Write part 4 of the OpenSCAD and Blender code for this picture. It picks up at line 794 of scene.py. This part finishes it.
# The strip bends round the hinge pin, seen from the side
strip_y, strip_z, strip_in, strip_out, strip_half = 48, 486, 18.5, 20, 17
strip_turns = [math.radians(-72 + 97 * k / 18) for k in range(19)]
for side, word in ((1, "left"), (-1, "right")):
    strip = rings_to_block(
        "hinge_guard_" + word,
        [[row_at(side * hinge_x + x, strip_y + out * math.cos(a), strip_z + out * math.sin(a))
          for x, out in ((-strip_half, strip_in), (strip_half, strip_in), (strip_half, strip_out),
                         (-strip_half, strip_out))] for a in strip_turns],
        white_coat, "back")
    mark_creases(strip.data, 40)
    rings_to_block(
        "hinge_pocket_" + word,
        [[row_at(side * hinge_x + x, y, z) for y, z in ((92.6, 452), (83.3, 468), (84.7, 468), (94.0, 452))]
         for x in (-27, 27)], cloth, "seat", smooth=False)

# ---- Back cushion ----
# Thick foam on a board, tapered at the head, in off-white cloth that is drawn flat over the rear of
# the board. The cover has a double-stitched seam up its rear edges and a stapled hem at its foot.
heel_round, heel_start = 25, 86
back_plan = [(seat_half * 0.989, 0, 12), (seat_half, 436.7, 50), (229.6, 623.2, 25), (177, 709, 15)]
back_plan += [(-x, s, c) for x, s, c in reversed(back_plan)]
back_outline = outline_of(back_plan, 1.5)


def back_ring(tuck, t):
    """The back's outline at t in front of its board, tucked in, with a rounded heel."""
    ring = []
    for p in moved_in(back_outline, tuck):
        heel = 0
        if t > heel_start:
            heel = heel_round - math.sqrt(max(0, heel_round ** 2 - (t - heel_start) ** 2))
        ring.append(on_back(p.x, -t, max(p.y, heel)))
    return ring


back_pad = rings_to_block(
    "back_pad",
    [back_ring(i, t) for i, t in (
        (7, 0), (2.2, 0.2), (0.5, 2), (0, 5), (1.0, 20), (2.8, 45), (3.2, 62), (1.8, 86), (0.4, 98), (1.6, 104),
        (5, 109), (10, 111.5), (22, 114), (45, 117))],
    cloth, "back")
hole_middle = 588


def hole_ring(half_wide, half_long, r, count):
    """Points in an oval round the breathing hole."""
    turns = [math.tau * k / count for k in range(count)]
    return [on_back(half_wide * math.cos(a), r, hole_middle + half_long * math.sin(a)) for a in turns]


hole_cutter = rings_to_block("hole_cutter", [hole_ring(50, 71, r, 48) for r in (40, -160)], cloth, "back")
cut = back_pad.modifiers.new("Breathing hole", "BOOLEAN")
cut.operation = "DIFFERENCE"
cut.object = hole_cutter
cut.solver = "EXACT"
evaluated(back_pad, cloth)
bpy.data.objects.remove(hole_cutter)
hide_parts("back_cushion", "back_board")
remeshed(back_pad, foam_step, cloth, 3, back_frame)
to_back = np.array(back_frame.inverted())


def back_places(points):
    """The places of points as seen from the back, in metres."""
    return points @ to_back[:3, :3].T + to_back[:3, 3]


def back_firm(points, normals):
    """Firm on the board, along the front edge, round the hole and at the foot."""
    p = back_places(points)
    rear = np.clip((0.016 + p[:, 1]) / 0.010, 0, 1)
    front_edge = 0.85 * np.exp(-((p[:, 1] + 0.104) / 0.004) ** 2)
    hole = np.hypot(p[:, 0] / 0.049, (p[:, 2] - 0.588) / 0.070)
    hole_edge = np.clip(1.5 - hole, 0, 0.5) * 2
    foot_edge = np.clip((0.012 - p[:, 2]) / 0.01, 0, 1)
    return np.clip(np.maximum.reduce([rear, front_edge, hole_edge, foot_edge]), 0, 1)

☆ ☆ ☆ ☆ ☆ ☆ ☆

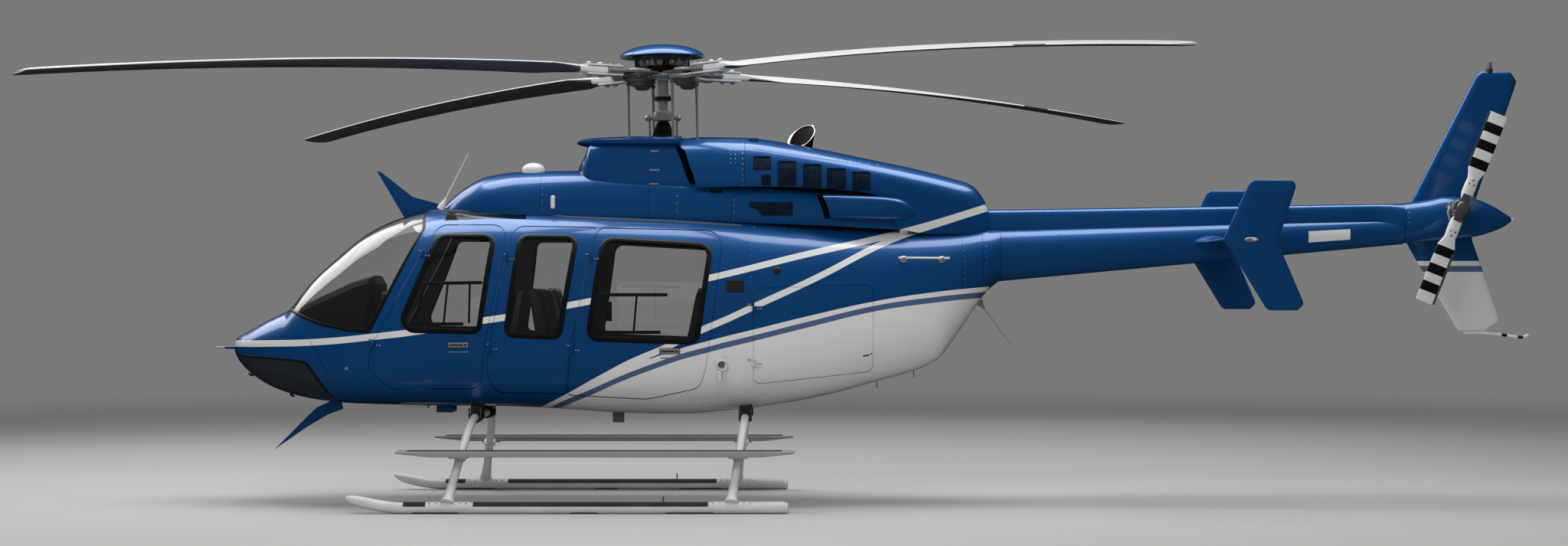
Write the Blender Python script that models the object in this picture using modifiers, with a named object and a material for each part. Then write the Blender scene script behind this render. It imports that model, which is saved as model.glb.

☆ ☆ ☆ ☆ ☆ ☆ ☆

- [Aim of the task]: Keep only those lines of the records that hold "modifiers", and return them.

- [Correct result]:
cut = back_pad.modifiers.new("Breathing hole", "BOOLEAN")
Write the Blender Python script that models the object in this picture using modifiers, with a named object and a material for each part. Then write the Blender scene script behind this render. It imports that model, which is saved as model.glb.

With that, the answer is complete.